As with most things that are culturally-relevant, I’m a bit behind the game. As in, entire world-wide trends will come and go, and I’ll miss them. Or an earthquake will happen next door, and I won’t notice. This usually results in me hollering at my husband, “Why didn’t you tell me about this?!”
He’s all, “There is this thing called the news. You can watch it. Or, just be generally aware.”
No, no, I can’t. It’s his job to tell me All the Things and it’s my job to post funny kid pics on Facebook. Our roles are clearly defined.
Regardless, there’s no use pointing fingers now. We finally got ourselves sorted and Redbox-ed up Cinderella, a mere eight months after it’s release. We cozied in, cued up the magic, and…I fell in love.

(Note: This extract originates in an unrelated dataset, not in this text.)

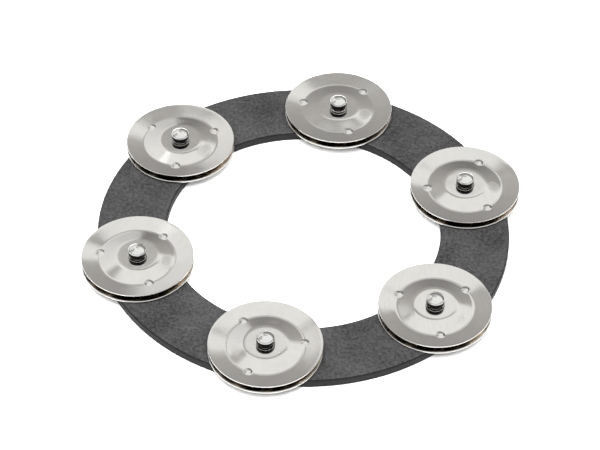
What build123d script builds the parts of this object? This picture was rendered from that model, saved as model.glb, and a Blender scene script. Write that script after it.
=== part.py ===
from build123d import *
from math import cos, radians, sin
import os

# A jingle ring: a flat plate ring with six pairs of loose pressed-steel discs.
# Each pair hangs on a round-headed rivet.
# Units are millimetres. The origin is the centre of the ring on its underside, and +Z points up.

# ring plate
RING_OUTER_R = 76.2
RING_INNER_R = 50.8
RING_THICK = 3.5
RING_TOP_ROUND = 0.7
RING_BOTTOM_ROUND = 0.5

# rivets, evenly spaced on a circle midway across the plate
RIVET_COUNT = 6
RIVET_PITCH_R = (RING_OUTER_R + RING_INNER_R) / 2
FIRST_RIVET_ANGLE = 18.0
SHANK_R = 2.0
SHANK_CLEARANCE = 0.05
HEAD_R = 3.3
HEAD_HEIGHT = 3.4
HEAD_BALL_R = 5.0
HEAD_WALL = HEAD_HEIGHT - HEAD_BALL_R + (HEAD_BALL_R**2 - HEAD_R**2) ** 0.5
HEAD_SHOULDER = 0.9
HEAD_FOOT = 0.5
TAIL_R = 3.1
TAIL_THICK = 0.55
TAIL_ROUND = 0.33
TAIL_BORE_R = 1.2
TAIL_BORE_DEPTH = 2.4
TAIL_FLARE = 0.5

# backing washers, sunk into the underside of the plate
WASHER_R = 4.0
WASHER_THICK = 0.8
RECESS_R = 4.3
RECESS_DEPTH = 1.5

# jingles: a flat crown, a cone falling to a fold, and a cone rising again to the rim
JINGLE_R = 20.5
JINGLE_HOLE_R = 2.6
CROWN_R = 7.9
FOLD_R = 13.9
SHEET = 0.5
CROWN_RISE = 1.5
RIM_RISE = 1.25
PIP_COUNT = 3
PIP_BALL_R = 1.9
PIP_RISE = 0.95
PIP_BALL_Z = SHEET + PIP_RISE - PIP_BALL_R
EDGE_ROUND = 0.2

# slack when edges are picked out by their height
NEAR = 0.01

# how each pair is stacked on its rivet, and how far it can lift
REST_GAP = 0.05
PAIR_GAP = 0.1
HEAD_PLAY = 0.7

# the angle of one pip on each disc, as the loose discs lie at rest
UPPER_YAWS = (65, 46, 25, 50, 5, 36)
LOWER_YAWS = (20, 95, 70, 10, 80, 115)

LOWER_FOLD_Z = RING_THICK + REST_GAP + CROWN_RISE + SHEET
UPPER_FOLD_Z = LOWER_FOLD_Z + PAIR_GAP
UPPER_CROWN_Z = UPPER_FOLD_Z + SHEET + CROWN_RISE
HEAD_Z = UPPER_CROWN_Z + HEAD_PLAY


def rivet_place(index):
    """Centre of one rivet on the plate's underside."""
    angle = radians(FIRST_RIVET_ANGLE + index * 360 / RIVET_COUNT)
    return RIVET_PITCH_R * cos(angle), RIVET_PITCH_R * sin(angle)


def make_plate():
    """Flat annular plate with rounded edges, and a stepped hole for each rivet."""
    with BuildPart() as plate:
        with BuildSketch():
            Circle(RING_OUTER_R)
            Circle(RING_INNER_R, mode=Mode.SUBTRACT)
        extrude(amount=RING_THICK)
        rims = plate.edges().filter_by(GeomType.CIRCLE).group_by(Axis.Z)
        fillet(rims[-1], RING_TOP_ROUND)
        rims = plate.edges().filter_by(GeomType.CIRCLE).group_by(Axis.Z)
        fillet(rims[0], RING_BOTTOM_ROUND)
        with PolarLocations(RIVET_PITCH_R, RIVET_COUNT, start_angle=FIRST_RIVET_ANGLE):
            Cylinder(
                SHANK_R + SHANK_CLEARANCE,
                RING_THICK,
                align=(Align.CENTER, Align.CENTER, Align.MIN),
                mode=Mode.SUBTRACT,
            )
            Cylinder(
                RECESS_R,
                RECESS_DEPTH,
                align=(Align.CENTER, Align.CENTER, Align.MIN),
                mode=Mode.SUBTRACT,
            )
    plate.part.label = "ring_plate"
    return plate.part


def make_rivet():
    """Round-headed rivet on the Z axis, its tubular tail rolled out over the washer."""
    tail_top = RECESS_DEPTH - WASHER_THICK
    tail_bottom = tail_top - TAIL_THICK
    with BuildPart() as rivet:
        with BuildSketch(Plane.XZ):
            with BuildLine():
                Polyline(
                    (TAIL_BORE_R + TAIL_FLARE, tail_bottom),
                    (TAIL_R, tail_bottom),
                    (TAIL_R, tail_top),
                    (SHANK_R, tail_top),
                    (SHANK_R, HEAD_Z),
                    (HEAD_R, HEAD_Z),
                    (HEAD_R, HEAD_Z + HEAD_WALL),
                )
                dome = ThreePointArc(
                    (HEAD_R, HEAD_Z + HEAD_WALL),
                    dome_point(0.5),
                    (0, HEAD_Z + HEAD_HEIGHT),
                )
                Polyline(
                    dome @ 1,
                    (0, tail_bottom + TAIL_BORE_DEPTH),
                    (TAIL_BORE_R, tail_bottom + TAIL_BORE_DEPTH - TAIL_BORE_R),
                    (TAIL_BORE_R, tail_bottom + TAIL_FLARE),
                    (TAIL_BORE_R + TAIL_FLARE, tail_bottom),
                )
            make_face()
        revolve(axis=Axis.Z)
        circles = rivet.edges().filter_by(GeomType.CIRCLE)
        fillet(circles.filter_by_position(Axis.Z, HEAD_Z + NEAR, HEAD_Z + HEAD_HEIGHT), HEAD_SHOULDER)
        circles = rivet.edges().filter_by(GeomType.CIRCLE)
        under_head = circles.filter_by_position(Axis.Z, HEAD_Z - NEAR, HEAD_Z + NEAR)
        fillet(under_head.sort_by(SortBy.RADIUS)[-1], HEAD_FOOT)
        circles = rivet.edges().filter_by(GeomType.CIRCLE)
        tail_rim = circles.filter_by_position(Axis.Z, 0, tail_top - NEAR).sort_by(SortBy.RADIUS)[-1]
        fillet(tail_rim, TAIL_ROUND)
    return rivet.part


def dome_point(share):
    """A point on the head's spherical top, at this share of the head's radius from the axis."""
    r = HEAD_R * share
    return r, HEAD_Z + HEAD_HEIGHT - HEAD_BALL_R + (HEAD_BALL_R**2 - r**2) ** 0.5


def make_washer():
    """Flat backing washer at the top of the recess."""
    with BuildPart() as washer:
        with BuildSketch(Plane.XY.offset(RECESS_DEPTH - WASHER_THICK)):
            Circle(WASHER_R)
            Circle(SHANK_R + SHANK_CLEARANCE, mode=Mode.SUBTRACT)
        extrude(amount=WASHER_THICK)
    return washer.part


def sheet_line(height):
    """Corners of the disc's section from hole to rim, at this height above the sheet's inner face."""
    return [
        (JINGLE_HOLE_R, CROWN_RISE + height),
        (CROWN_R, CROWN_RISE + height),
        (FOLD_R, height),
        (JINGLE_R, RIM_RISE + height),
    ]


def make_pips():
    """Three ball caps on the fold, cut off at the sheet's inner face."""
    with BuildPart() as pips:
        with PolarLocations(FOLD_R, PIP_COUNT):
            with Locations((0, 0, PIP_BALL_Z)):
                Sphere(PIP_BALL_R)
        with BuildSketch(Plane.XZ):
            with BuildLine():
                Polyline(*sheet_line(0), *reversed(sheet_line(PIP_BALL_R * 2)), close=True)
            make_face()
        revolve(axis=Axis.Z, mode=Mode.INTERSECT)
    return pips.part


def make_jingle():
    """Pressed disc on the Z axis, crown and rim up, with three hollow pips on the fold.

    The fold's inner face is at z 0.
    """
    pips = make_pips()
    with BuildPart() as jingle:
        with BuildSketch(Plane.XZ):
            with BuildLine():
                Polyline(*sheet_line(0), *reversed(sheet_line(SHEET)), close=True)
            make_face()
        revolve(axis=Axis.Z)
        rim = jingle.edges().filter_by(GeomType.CIRCLE).sort_by(SortBy.RADIUS)[-2:]
        fillet(rim, EDGE_ROUND)
        add(pips)
        with PolarLocations(FOLD_R, PIP_COUNT):
            with Locations((0, 0, PIP_BALL_Z)):
                Sphere(PIP_BALL_R - SHEET, mode=Mode.SUBTRACT)
    return jingle.part


def export_copy(shape, name, place):
    """Writes one placed, labelled piece."""
    piece = place * shape
    piece.label = name
    export_step(piece, f"parts/{name}.step")


def main():
    os.makedirs("parts", exist_ok=True)
    export_step(make_plate(), "parts/ring_plate.step")
    rivet = make_rivet()
    washer = make_washer()
    jingle = make_jingle()
    for index in range(RIVET_COUNT):
        x, y = rivet_place(index)
        number = index + 1
        export_copy(rivet, f"rivet_{number}", Location((x, y, 0)))
        export_copy(washer, f"washer_{number}", Location((x, y, 0)))
        export_copy(
            jingle,
            f"upper_jingle_{number}",
            Location((x, y, UPPER_FOLD_Z), (0, 0, UPPER_YAWS[index])),
        )
        export_copy(
            jingle,
            f"lower_jingle_{number}",
            Location((x, y, LOWER_FOLD_Z), (180, 0, LOWER_YAWS[index])),
        )


main()
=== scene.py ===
"""Looks of a jingle ring: a dark plastic ring with six pairs of loose steel jingles, each pair on a rivet.

Everything is in metres, in the frame of the CAD model, which is loaded first and never moved.
"""

import math

import bmesh
import bpy
from mathutils import Matrix, Quaternion, Vector, noise


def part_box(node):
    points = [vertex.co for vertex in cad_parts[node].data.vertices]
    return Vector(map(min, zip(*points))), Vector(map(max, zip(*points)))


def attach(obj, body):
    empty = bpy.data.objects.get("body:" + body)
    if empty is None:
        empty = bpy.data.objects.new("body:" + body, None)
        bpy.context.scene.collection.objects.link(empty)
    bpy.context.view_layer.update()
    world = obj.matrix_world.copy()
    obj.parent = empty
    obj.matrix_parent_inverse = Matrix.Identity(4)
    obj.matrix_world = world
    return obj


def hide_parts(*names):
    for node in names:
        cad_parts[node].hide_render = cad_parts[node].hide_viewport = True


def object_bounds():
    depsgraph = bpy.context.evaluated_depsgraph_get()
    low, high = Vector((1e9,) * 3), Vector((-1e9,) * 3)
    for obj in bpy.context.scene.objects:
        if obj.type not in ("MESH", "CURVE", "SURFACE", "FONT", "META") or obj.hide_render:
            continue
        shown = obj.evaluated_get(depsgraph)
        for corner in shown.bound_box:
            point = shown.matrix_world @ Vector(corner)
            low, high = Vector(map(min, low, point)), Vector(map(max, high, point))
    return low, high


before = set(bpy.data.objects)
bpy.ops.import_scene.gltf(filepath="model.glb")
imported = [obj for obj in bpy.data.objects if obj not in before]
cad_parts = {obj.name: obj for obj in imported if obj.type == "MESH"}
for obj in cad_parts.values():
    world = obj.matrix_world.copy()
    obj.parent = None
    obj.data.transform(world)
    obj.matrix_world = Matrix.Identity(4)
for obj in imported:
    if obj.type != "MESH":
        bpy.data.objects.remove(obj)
cad_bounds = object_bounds()

MM = 0.001
PAIRS = 6

# pressed jingle: flat crown, cone down to the fold, cone up to the rim
# heights are from the fold's inner face
SHEET = 0.5 * MM
HOLE_R = 2.6 * MM
CROWN_R = 7.9 * MM
FOLD_R = 13.9 * MM
CROWN_RISE = 1.5 * MM
RIM_RISE = 1.25 * MM
CROWN_BEND = 0.9 * MM
FOLD_BEND = 0.6 * MM
PIP_COUNT = 3
PIP_RISE = 0.95 * MM
PIP_BALL = 1.9 * MM
PIP_FOOT = 0.3 * MM
WAVE = 0.022 * MM
RIM_STEPS = 8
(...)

My crushes on particular shows or movies aren’t unheard of; when I like something, I tend to really like it. Bonus points if it carries a powerful lesson that should be learned on this earth. And Cinderella did this in abundance.
If you’ve watched the movie, you know what I’m talking about. If you haven’t, go watch it. Even if you don’t have kids. Even if you’re not into cartoon princesses coming to life. The wisdom and smarts pour from the screen throughout the film, but the single most resonating truth shared was the advice Ella’s mother spoke from her death bed, “I have to tell you a secret that will see you through all the trials that life can offer. Have courage and be kind.”
I think the easy part is being kind. As adults, we generally know how to do that. It doesn’t mean that we always do it, but from a young age, most of us learn basic concepts of the Golden Rule, treating others as you yourself want to be treated. Case in point: don’t scream, “Ew! Your lunch box is ruined!” when the darling girl next to you pukes during lunchtime. Not that this is a current example of appropriate behavior we are addressing in our home…
Nope, the far, far trickier element is the having courage bit. I’ve written a lot about living fearlessly. And how this somehow became a bit easier after my mother died; the worst already happened, you see. Scary things? Less scary. My rock and my centering force was already gone; losing anything else seemed inconsequential.
But there are days, friends, there are days. There are days when I am yanked back to the morning I first clung to our kitchen counter and forced myself to take breaths in and out. That morning I finally called my doctor and said the cautious, precious words, “I need help.” The morning I finally started taking Effexor and began my journey to a more peaceful relationship with this earth.
There are days I still call my husband at work and whisper, “I can’t breathe,” and he is all, “I am in a meeting with important people. I love you and care, but can you make it quick?” I love him; he’s a good guy. I would recommend him, but he’s already taken.
So I try, really try, to be courageous and to keep doing what I need to do–you know, raise kids and put food on the table and such. To put one foot in front of the other. I work to drown out the unmanageable and handle the manageable.
I hear the tenet of my faith, “I have told you these things so that in me you may have peace. In the world you have trouble and suffering, but take courage–I have conquered the world.” (John 16:33), and realize how much Ella’s mother’s words parallel this. There’s going to be bad things in this world, sometimes huge and awful. Sometimes less dramatic: the piled-up dishes or difficult kids that makes Mommy feel like her last straw has snapped.
The hard truth, the core truth, is that it all boils down to courage: can we keep going even when we’re scared or overwhelmed? Even when we don’t know what the end result will be or how we will get there? This is what bravery, what courage, IS, friends.
We may never be fully fearless, as we are human, but we can fear less. We can keep trying and walking forward.
If you’ve ever paused in your life and wondered, “Am I doing this right?”, I can reassure: if you are chancing errors to the hope that you are nailing it, you are on a good path, a very good path.
The thing is, this life is short. We too often screw it up. But we are given the chance, while we are here, to pour out the good and do it the best that we can. To pour out the kindness, the hope, the courage. To embrace the whole of who we can be while being decent to other people on this earth.
Ella’s mother had her secret exactly right. Be kind. Have courage. And friends, if you do this, you’ve nailed it more than you could ever know.